* _TASK DETAILS_
Return the lines from the line containing "doc.recompute()" through the line containing "points = [vertex.co" exactly. No other line should appear in the answer.

* _INFORMATION PROVIDED_
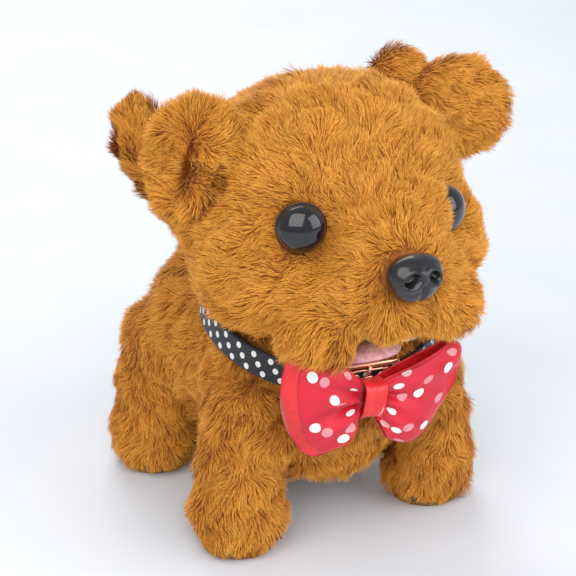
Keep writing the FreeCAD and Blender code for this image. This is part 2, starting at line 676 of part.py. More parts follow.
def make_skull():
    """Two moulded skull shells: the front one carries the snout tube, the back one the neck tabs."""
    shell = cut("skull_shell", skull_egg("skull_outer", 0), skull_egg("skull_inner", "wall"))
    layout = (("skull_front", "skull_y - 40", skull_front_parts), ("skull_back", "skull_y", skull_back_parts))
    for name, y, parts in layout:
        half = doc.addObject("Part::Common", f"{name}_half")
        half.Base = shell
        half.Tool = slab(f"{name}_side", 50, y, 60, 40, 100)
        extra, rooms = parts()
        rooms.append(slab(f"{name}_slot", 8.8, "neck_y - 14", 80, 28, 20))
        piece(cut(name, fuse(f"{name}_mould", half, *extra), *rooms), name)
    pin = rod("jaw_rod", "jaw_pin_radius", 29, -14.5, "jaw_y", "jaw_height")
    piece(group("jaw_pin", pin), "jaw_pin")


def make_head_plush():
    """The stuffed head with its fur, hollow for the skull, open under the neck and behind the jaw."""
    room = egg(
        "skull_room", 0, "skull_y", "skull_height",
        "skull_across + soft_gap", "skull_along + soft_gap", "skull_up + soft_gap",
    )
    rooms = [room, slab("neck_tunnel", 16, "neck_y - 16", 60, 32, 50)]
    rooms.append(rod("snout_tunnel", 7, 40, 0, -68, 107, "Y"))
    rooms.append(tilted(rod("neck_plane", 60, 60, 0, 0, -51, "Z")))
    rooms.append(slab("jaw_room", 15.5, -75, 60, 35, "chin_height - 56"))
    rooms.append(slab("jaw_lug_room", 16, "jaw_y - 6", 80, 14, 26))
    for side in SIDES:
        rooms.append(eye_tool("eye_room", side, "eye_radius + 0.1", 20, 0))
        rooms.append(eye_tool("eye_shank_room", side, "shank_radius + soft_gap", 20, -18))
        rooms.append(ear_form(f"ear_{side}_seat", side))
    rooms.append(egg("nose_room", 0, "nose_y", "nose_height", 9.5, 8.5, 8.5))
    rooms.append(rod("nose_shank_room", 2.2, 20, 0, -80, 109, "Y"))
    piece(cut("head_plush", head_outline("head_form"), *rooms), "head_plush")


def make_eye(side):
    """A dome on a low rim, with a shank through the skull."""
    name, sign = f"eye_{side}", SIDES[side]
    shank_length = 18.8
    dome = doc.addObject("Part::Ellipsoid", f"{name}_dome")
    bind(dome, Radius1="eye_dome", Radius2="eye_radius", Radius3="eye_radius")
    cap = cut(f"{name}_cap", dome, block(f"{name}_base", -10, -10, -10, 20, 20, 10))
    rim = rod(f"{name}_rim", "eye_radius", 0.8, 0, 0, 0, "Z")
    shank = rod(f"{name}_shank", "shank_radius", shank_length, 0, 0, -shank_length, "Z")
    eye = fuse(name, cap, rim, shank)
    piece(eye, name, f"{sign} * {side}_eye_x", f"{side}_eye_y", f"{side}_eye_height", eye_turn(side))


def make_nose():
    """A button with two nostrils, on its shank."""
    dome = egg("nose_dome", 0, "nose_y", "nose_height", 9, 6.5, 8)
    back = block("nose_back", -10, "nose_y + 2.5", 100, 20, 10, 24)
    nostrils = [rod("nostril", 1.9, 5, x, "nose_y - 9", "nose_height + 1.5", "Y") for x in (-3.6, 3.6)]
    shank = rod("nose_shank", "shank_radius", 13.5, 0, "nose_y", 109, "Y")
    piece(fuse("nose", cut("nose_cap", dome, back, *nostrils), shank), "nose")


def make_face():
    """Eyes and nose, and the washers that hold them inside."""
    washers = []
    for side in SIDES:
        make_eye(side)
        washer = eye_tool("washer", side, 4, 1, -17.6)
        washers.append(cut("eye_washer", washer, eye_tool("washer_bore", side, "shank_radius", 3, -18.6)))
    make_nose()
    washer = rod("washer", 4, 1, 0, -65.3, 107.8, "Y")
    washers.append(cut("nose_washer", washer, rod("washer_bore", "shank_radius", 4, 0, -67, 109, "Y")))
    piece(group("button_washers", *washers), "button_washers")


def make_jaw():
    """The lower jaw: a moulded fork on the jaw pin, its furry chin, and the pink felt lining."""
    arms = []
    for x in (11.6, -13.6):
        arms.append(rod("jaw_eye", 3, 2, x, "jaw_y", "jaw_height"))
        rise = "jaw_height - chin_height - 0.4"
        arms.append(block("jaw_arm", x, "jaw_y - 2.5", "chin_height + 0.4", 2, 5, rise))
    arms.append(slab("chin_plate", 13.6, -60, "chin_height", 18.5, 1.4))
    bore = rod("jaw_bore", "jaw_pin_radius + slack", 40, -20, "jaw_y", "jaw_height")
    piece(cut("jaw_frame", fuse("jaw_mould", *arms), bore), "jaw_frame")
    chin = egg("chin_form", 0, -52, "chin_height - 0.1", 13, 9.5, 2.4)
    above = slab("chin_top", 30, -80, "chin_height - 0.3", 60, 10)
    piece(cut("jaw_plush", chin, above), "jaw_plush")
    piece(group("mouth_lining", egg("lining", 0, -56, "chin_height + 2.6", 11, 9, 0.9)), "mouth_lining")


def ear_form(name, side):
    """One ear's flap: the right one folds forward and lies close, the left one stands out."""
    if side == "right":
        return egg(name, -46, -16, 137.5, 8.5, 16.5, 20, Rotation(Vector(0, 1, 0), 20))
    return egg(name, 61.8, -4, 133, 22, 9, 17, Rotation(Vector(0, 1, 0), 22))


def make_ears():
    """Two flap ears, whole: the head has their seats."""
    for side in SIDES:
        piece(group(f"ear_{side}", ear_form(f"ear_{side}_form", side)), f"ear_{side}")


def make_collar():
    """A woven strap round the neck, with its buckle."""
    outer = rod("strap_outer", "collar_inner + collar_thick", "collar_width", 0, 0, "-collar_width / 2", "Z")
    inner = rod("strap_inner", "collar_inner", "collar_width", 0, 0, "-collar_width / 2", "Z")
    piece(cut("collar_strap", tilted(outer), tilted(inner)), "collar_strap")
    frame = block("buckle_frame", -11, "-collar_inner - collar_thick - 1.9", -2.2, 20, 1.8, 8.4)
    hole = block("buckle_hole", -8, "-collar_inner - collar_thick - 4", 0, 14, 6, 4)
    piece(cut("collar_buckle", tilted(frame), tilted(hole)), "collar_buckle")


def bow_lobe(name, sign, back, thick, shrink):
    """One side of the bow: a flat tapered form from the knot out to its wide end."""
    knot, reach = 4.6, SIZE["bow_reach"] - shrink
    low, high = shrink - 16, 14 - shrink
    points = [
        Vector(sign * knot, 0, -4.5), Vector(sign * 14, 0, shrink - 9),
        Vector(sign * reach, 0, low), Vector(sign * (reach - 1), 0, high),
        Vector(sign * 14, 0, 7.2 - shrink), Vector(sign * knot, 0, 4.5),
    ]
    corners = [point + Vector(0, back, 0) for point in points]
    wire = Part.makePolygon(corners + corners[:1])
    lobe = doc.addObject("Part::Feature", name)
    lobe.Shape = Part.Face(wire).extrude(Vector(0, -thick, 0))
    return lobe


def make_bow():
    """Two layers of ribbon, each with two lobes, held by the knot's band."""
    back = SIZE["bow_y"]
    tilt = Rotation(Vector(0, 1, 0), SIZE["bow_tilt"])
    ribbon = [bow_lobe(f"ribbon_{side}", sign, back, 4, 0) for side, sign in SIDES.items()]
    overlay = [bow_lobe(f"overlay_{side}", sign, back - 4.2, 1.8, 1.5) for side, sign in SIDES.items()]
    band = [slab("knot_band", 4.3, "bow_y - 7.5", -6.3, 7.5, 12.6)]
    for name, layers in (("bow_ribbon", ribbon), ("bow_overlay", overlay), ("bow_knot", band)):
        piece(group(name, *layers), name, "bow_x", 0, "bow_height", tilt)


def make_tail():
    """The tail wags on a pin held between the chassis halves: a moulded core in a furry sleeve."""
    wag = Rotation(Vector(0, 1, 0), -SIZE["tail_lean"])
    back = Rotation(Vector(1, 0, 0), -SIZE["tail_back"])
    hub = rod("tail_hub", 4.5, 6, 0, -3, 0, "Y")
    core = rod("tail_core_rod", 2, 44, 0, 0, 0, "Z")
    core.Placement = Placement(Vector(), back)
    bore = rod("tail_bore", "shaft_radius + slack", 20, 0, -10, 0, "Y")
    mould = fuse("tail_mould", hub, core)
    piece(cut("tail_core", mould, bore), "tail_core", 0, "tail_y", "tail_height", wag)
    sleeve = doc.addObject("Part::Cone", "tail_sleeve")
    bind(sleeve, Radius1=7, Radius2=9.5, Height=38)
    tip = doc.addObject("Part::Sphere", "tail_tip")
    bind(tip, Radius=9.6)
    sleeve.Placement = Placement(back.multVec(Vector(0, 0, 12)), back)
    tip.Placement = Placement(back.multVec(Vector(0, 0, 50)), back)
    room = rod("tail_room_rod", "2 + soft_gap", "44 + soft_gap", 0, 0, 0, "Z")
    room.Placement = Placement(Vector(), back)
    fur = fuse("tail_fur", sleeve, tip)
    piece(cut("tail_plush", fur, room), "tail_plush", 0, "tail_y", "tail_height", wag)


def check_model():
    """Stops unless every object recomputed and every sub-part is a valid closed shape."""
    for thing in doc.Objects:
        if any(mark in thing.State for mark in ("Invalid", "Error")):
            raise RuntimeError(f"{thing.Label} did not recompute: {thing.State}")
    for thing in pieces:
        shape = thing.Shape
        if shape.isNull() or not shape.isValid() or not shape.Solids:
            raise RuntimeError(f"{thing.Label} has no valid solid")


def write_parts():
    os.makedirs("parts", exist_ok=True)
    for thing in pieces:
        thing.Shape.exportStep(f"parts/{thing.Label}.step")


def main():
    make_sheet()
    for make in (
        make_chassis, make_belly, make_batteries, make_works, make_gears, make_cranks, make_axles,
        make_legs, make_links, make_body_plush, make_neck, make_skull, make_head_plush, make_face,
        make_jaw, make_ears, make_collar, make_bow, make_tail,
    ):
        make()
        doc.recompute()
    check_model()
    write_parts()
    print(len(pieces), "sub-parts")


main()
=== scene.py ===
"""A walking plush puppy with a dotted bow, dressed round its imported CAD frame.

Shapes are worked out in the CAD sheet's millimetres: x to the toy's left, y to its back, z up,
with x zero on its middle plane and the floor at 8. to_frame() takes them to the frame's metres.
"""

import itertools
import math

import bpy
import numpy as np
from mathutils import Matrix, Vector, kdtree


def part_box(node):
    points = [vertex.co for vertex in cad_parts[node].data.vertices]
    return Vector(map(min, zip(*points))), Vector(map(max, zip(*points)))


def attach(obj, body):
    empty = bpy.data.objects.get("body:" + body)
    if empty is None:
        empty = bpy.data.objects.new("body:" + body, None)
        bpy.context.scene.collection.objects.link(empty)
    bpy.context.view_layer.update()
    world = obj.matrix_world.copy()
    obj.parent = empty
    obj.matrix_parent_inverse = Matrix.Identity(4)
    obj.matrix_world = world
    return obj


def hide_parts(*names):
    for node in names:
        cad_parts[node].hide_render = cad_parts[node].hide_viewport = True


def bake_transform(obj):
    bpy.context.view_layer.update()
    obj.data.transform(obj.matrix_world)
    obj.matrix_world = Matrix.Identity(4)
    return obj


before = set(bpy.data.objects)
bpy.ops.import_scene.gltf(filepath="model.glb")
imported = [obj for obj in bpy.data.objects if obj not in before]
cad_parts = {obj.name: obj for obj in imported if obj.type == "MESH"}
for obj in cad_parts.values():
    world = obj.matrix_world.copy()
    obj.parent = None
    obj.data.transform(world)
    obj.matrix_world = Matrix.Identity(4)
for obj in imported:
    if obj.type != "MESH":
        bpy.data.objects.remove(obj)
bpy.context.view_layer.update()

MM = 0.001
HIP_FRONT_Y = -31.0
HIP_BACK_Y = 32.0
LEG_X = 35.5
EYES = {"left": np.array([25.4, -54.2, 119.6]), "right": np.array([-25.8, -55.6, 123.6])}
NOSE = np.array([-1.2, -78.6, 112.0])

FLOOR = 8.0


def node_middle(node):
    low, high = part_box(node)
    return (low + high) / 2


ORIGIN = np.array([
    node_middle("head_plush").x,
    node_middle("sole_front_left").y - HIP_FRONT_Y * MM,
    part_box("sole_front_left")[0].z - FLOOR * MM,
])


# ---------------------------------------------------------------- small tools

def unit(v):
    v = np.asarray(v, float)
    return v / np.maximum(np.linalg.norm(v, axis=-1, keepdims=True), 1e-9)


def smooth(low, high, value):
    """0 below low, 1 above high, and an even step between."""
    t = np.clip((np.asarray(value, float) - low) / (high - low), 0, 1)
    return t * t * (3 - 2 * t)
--
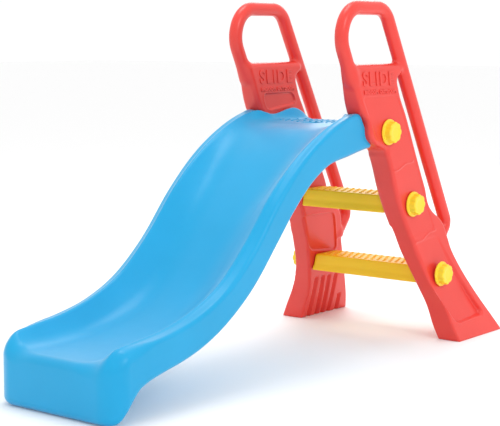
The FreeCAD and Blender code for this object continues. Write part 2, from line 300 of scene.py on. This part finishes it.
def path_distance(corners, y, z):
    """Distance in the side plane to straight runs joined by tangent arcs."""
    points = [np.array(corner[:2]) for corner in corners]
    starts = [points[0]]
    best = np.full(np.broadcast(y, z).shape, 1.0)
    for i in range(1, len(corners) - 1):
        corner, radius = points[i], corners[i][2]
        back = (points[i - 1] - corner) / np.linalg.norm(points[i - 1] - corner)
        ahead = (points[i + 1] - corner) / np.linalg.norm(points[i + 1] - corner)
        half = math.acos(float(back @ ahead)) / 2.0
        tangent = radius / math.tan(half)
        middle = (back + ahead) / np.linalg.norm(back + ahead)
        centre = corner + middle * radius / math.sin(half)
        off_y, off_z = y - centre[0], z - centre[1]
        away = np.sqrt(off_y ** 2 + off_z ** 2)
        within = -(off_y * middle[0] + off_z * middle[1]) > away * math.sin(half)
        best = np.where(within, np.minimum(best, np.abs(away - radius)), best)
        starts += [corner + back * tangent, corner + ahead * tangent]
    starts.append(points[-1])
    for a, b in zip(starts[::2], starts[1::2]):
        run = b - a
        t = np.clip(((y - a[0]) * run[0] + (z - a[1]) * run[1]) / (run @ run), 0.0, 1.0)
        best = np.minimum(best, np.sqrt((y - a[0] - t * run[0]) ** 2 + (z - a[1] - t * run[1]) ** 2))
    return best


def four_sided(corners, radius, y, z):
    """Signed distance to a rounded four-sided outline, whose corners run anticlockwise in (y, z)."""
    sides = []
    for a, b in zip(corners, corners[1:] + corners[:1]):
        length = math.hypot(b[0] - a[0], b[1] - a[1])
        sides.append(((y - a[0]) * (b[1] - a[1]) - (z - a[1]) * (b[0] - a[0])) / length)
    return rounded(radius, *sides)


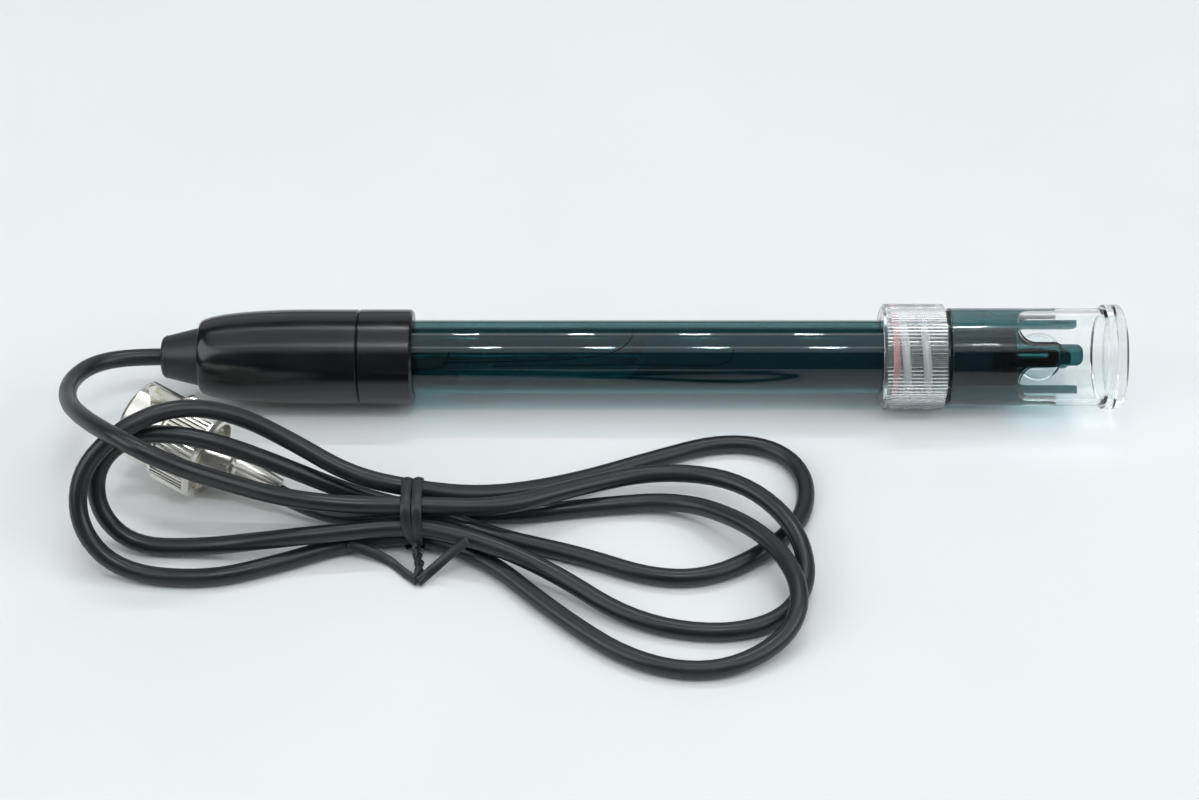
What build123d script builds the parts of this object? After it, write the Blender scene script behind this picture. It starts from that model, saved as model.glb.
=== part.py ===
* * *
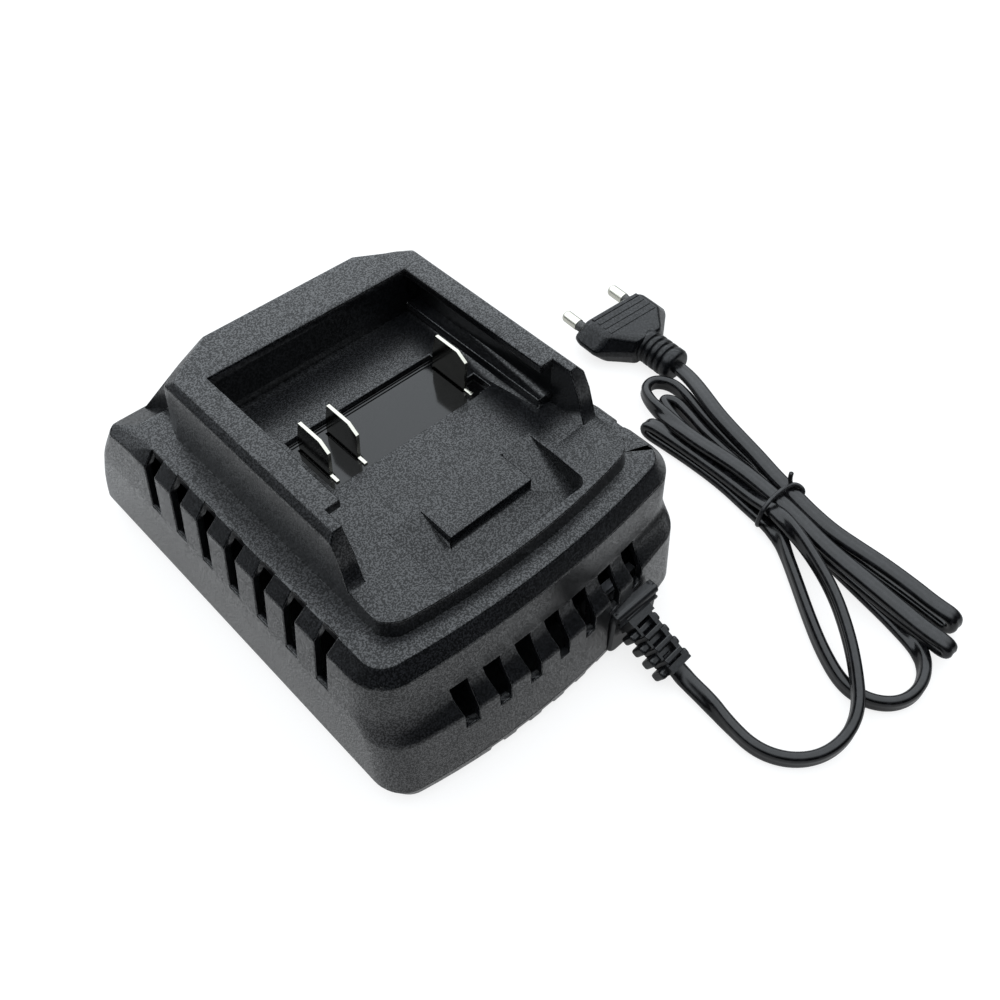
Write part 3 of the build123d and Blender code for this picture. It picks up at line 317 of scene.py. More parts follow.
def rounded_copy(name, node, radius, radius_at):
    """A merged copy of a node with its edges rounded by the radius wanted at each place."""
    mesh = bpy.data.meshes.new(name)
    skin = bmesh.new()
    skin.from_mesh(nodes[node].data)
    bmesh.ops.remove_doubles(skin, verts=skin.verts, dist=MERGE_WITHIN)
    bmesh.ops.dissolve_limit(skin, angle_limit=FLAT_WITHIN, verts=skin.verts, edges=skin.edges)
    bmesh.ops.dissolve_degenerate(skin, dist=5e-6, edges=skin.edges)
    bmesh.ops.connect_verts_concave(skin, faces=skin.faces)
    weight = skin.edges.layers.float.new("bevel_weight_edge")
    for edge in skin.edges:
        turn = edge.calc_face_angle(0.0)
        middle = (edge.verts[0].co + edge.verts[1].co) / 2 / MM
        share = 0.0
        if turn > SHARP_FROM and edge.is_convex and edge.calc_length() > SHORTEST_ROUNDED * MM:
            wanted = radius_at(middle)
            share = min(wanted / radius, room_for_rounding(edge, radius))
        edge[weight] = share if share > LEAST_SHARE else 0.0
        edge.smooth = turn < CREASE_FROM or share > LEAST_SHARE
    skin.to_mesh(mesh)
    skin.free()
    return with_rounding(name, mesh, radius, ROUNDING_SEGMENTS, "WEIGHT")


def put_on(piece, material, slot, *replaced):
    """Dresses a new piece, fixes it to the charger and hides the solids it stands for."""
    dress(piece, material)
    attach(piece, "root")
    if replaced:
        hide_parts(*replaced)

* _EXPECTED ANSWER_
        doc.recompute()
    check_model()
    write_parts()
    print(len(pieces), "sub-parts")


main()
=== scene.py ===
"""A walking plush puppy with a dotted bow, dressed round its imported CAD frame.

Shapes are worked out in the CAD sheet's millimetres: x to the toy's left, y to its back, z up,
with x zero on its middle plane and the floor at 8. to_frame() takes them to the frame's metres.
"""

import itertools
import math

import bpy
import numpy as np
from mathutils import Matrix, Vector, kdtree


def part_box(node):
    points = [vertex.co for vertex in cad_parts[node].data.vertices]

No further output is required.